- [Data block]
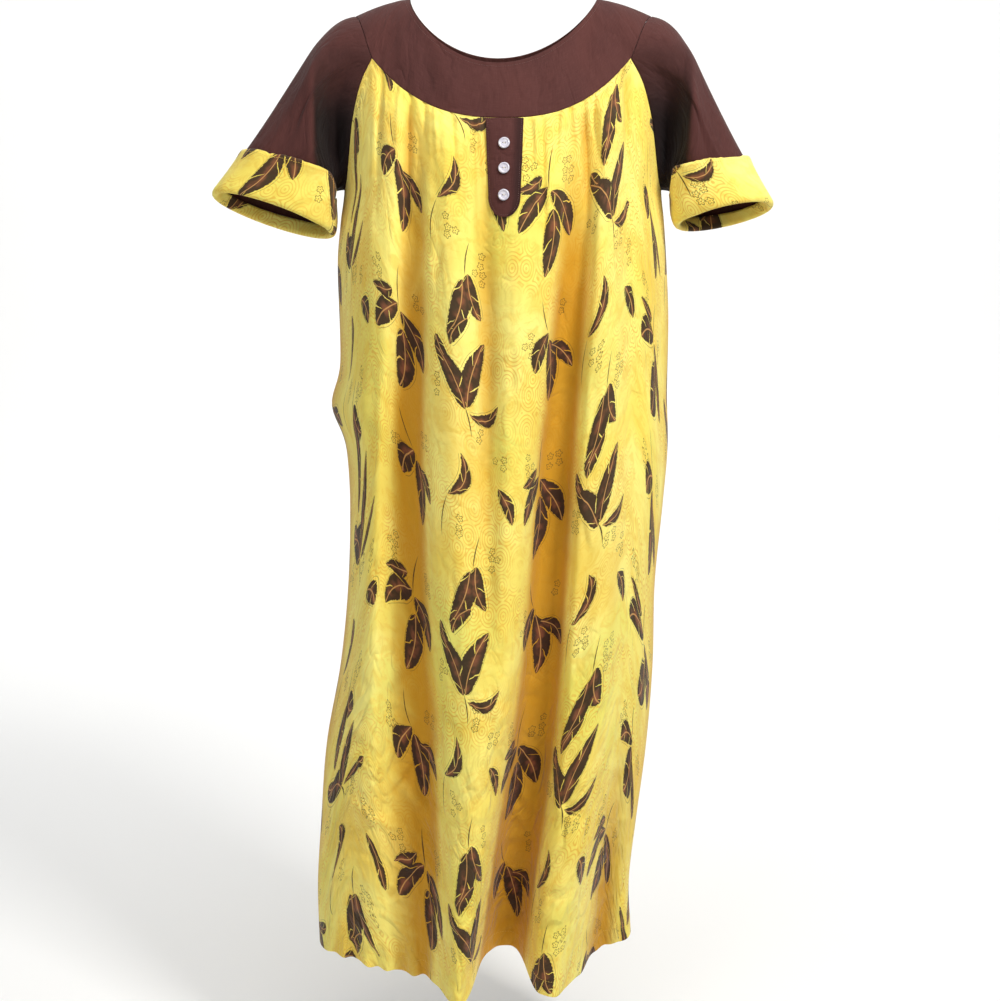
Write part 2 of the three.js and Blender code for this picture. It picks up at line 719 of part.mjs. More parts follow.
const front = sewnPieces[0];
const middleColumn = Math.round(frontGrid[0].length / 2);
const panelHeights = front.cut.map((row) => row[middleColumn].z);
const straightHeights = [TAB.top, TAB.shoulder, ...panelHeights, ...panelHeights.map(
  (z, j) => (z + panelHeights[Math.max(j - 1, 0)]) / 2)]
  .filter((z) => z <= TAB.top && z >= TAB.shoulder)
  .sort((a, b) => b - a);
const tabOutline = [
  ...straightHeights.map((z) => {
    const t = (z - TAB.top) / (TAB.shoulder - TAB.top);
    return tabRow(z, lerp(TAB.halfTop, TAB.halfLow, t));
  }),
  ...TAB_TIP_ROWS.map((t) => tabRow(
    lerp(TAB.shoulder, TAB.tip, t), Math.max(TAB.halfLow * (1 - t ** 1.7), 2.5))),
];
const tabBase = tabOutline.map((row) => row.map(({ x, z }) => onGrid(front.cut, front.normals, x, z)));
const tabNormals = tabBase.map((row) => row.map(({ normal }) => normal));
const tabGrid = tabBase.map((row) => row.map(
  ({ point, normal }) => point.addScaledVector(normal, TAB_LIFT + CLOTH)));
add("placket", wallGeometry(tabGrid, tabNormals, false, CLOTH), brown);

// Buttons: turned discs with a rim round a shallow dish, flat on the tab
const BUTTON_LIFT = 0.35;
const BUTTON_SIDES = 20;
const buttonProfile = [
  [0, 0],
  [BUTTON.radius - 0.8, 0],
  [BUTTON.radius, 1],
  [BUTTON.radius, BUTTON.thick - 0.6],
  [BUTTON.radius - 0.7, BUTTON.thick],
  [BUTTON.radius - BUTTON.rim, BUTTON.thick - 0.2],
  [BUTTON.radius - 2.4, BUTTON.thick - BUTTON.dish],
  [0, BUTTON.thick - BUTTON.dish],
].map(([radius, height]) => new THREE.Vector2(radius, height));

for (const [name, z] of Object.entries(BUTTON_HEIGHTS)) {
  const seat = onGrid(tabGrid, tabNormals, TAB.x, z);
  const button = add(name, new THREE.LatheGeometry(buttonProfile, BUTTON_SIDES), pearl);
  button.quaternion.setFromUnitVectors(new THREE.Vector3(0, 1, 0), seat.normal);
  button.position.copy(seat.point).addScaledVector(seat.normal, BUTTON_LIFT);
}

export default dress;
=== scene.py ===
import math

import bmesh
import bpy
import numpy as np
from mathutils import Matrix, Vector


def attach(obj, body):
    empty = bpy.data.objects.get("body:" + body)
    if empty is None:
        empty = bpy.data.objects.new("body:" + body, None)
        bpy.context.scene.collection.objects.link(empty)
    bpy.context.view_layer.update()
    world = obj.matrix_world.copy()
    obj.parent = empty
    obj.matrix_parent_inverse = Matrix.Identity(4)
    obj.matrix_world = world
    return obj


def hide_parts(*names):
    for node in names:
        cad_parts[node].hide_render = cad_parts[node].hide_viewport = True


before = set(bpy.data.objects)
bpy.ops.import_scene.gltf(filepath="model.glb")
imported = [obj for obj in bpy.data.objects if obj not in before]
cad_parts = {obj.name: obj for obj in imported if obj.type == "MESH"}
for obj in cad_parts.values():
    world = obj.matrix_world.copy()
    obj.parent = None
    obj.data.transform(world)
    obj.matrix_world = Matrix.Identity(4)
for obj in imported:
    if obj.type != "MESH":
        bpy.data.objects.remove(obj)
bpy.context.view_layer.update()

# A full-length muumuu dress in its worn form. The tables hold millimetres, as the pattern does,
# and the finished meshes are metres. The front faces -Y, +Z is up, "left" is the -X side.
MM = 0.001

# The pattern's sizes
HEM = -1270
NECK_HALF_WIDTH = 118
NECK_SHIFT = 7
SHOULDER_X, SHOULDER_Z = 189, -22
SIDE_ROUNDING = 2.4
NECK = {
    "front": dict(drop=85, depth=95, seam_middle=-152, seam_corner=-78),
    "back": dict(drop=66, depth=78, seam_middle=-126, seam_corner=-78),
}
NECK_DROP_POWER = 1.5
NECK_DEPTH_POWER = 0.8
SEAM_CURVE_POWER = 2.6

# Height, left and right edge, depth of the front and of the back
SECTIONS = np.array([
    [0, -214, 212, 72, 70], [-80, -213, 211, 94, 84], [-152, -212, 210, 122, 99],
    [-210, -208, 206, 138, 104], [-238, -205, 203, 145, 107], [-276, -210, 207, 150, 110],
    [-327, -215, 211, 152, 112], [-400, -214, 215, 152, 114], [-500, -212, 215, 152, 121],
    [-570, -207, 217, 153, 129], [-644, -204, 212, 154, 133], [-754, -208, 203, 154, 136],
    [-865, -220, 202, 153, 140], [-978, -241, 195, 151, 146], [-1093, -251, 182, 150, 154],
    [-1180, -257, 174, 150, 160], [-1270, -256, 179, 150, 166],
], float)
SIDE_FULLNESS = dict(z=-516, tall=34, out=15, power=6)
RAGLAN = np.array([
    [0, -78], [0.3, -108], [0.53, -152], [0.64, -182], [0.77, -213], [0.9, -231], [1, -238],
], float)
CORNER_ANGLE = dict(left=49.9, right=48.2, back=49)

# Long folds: x at five heights, half width at the top and the hem, how far out at the heights,
# how much steeper the right side is than the left, and the power of a flat-floored hollow
FOLD_HEIGHTS = [-200, -370, -600, -900, -1250]
LONG_FOLDS = {
    "front": [
        ([-150, -158, -178, -195, -205], (22, 42), [6, 10, 12, 7, -32], 0, 2),
        ([-108, -112, -120, -116, -112], (14, 48), [-10, -21, -38, -42, -36], 0.15, 4),
        ([-69, -62, -60, -48, -66], (20, 30), [6, 12, 14, 20, 42], 0, 2),
        ([-28, -21, -19, -14, -12], (12, 16), [-6, -10, -9, -4, 0], 0, 2),
        ([17, 18, 4, -18, -44], (20, 22), [4, 10, 13, 17, 18], 0, 2),
        ([98, 86, 68, 48, 0], (20, 36), [-14, -30, -46, -56, -86], 0.15, 4),
        ([128, 128, 132, 120, 64], (18, 30), [7, 12, 13, 18, 34], 0, 2),
        ([152, 156, 165, 158, 136], (13, 30), [-6, -9, -10, -11, -58], 0, 2),
        ([176, 182, 188, 180, 165], (16, 22), [4, 6, 7, 8, -10], 0, 2),
    ],
    "back": [
        ([-150, -156, -166, -188, -205], (24, 32), [4, 6, 8, 9, 12], 0, 2),
        ([-116, -112, -122, -138, -150], (16, 26), [-6, -9, -12, -16, -22], 0, 2),
        ([-72, -64, -74, -86, -94], (22, 30), [5, 7, 9, 13, 20], 0, 2),
        ([-30, -22, -28, -42, -48], (15, 22), [-5, -8, -10, -14, -20], 0, 2),
        ([24, 20, 14, 0, -4], (22, 28), [5, 8, 10, 14, 20], 0, 2),
        ([66, 70, 60, 42, 40], (16, 24), [-6, -10, -13, -17, -24], 0, 2),
        ([108, 112, 104, 88, 84], (22, 28), [4, 7, 10, 13, 18], 0, 2),
        ([146, 152, 150, 132, 126], (15, 22), [-4, -6, -9, -12, -16], 0, 2),
    ],
}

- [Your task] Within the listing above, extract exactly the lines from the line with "flat on the tab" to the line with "obj.data.transform(world)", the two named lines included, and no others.

- [Solution for this task]
// Buttons: turned discs with a rim round a shallow dish, flat on the tab
const BUTTON_LIFT = 0.35;
const BUTTON_SIDES = 20;
const buttonProfile = [
  [0, 0],
  [BUTTON.radius - 0.8, 0],
  [BUTTON.radius, 1],
  [BUTTON.radius, BUTTON.thick - 0.6],
  [BUTTON.radius - 0.7, BUTTON.thick],
  [BUTTON.radius - BUTTON.rim, BUTTON.thick - 0.2],
  [BUTTON.radius - 2.4, BUTTON.thick - BUTTON.dish],
  [0, BUTTON.thick - BUTTON.dish],
].map(([radius, height]) => new THREE.Vector2(radius, height));

for (const [name, z] of Object.entries(BUTTON_HEIGHTS)) {
  const seat = onGrid(tabGrid, tabNormals, TAB.x, z);
  const button = add(name, new THREE.LatheGeometry(buttonProfile, BUTTON_SIDES), pearl);
  button.quaternion.setFromUnitVectors(new THREE.Vector3(0, 1, 0), seat.normal);
  button.position.copy(seat.point).addScaledVector(seat.normal, BUTTON_LIFT);
}

export default dress;
=== scene.py ===
import math

import bmesh
import bpy
import numpy as np
from mathutils import Matrix, Vector


def attach(obj, body):
    empty = bpy.data.objects.get("body:" + body)
    if empty is None:
        empty = bpy.data.objects.new("body:" + body, None)
        bpy.context.scene.collection.objects.link(empty)
    bpy.context.view_layer.update()
    world = obj.matrix_world.copy()
    obj.parent = empty
    obj.matrix_parent_inverse = Matrix.Identity(4)
    obj.matrix_world = world
    return obj


def hide_parts(*names):
    for node in names:
        cad_parts[node].hide_render = cad_parts[node].hide_viewport = True


before = set(bpy.data.objects)
bpy.ops.import_scene.gltf(filepath="model.glb")
imported = [obj for obj in bpy.data.objects if obj not in before]
cad_parts = {obj.name: obj for obj in imported if obj.type == "MESH"}
for obj in cad_parts.values():
    world = obj.matrix_world.copy()
    obj.parent = None
    obj.data.transform(world)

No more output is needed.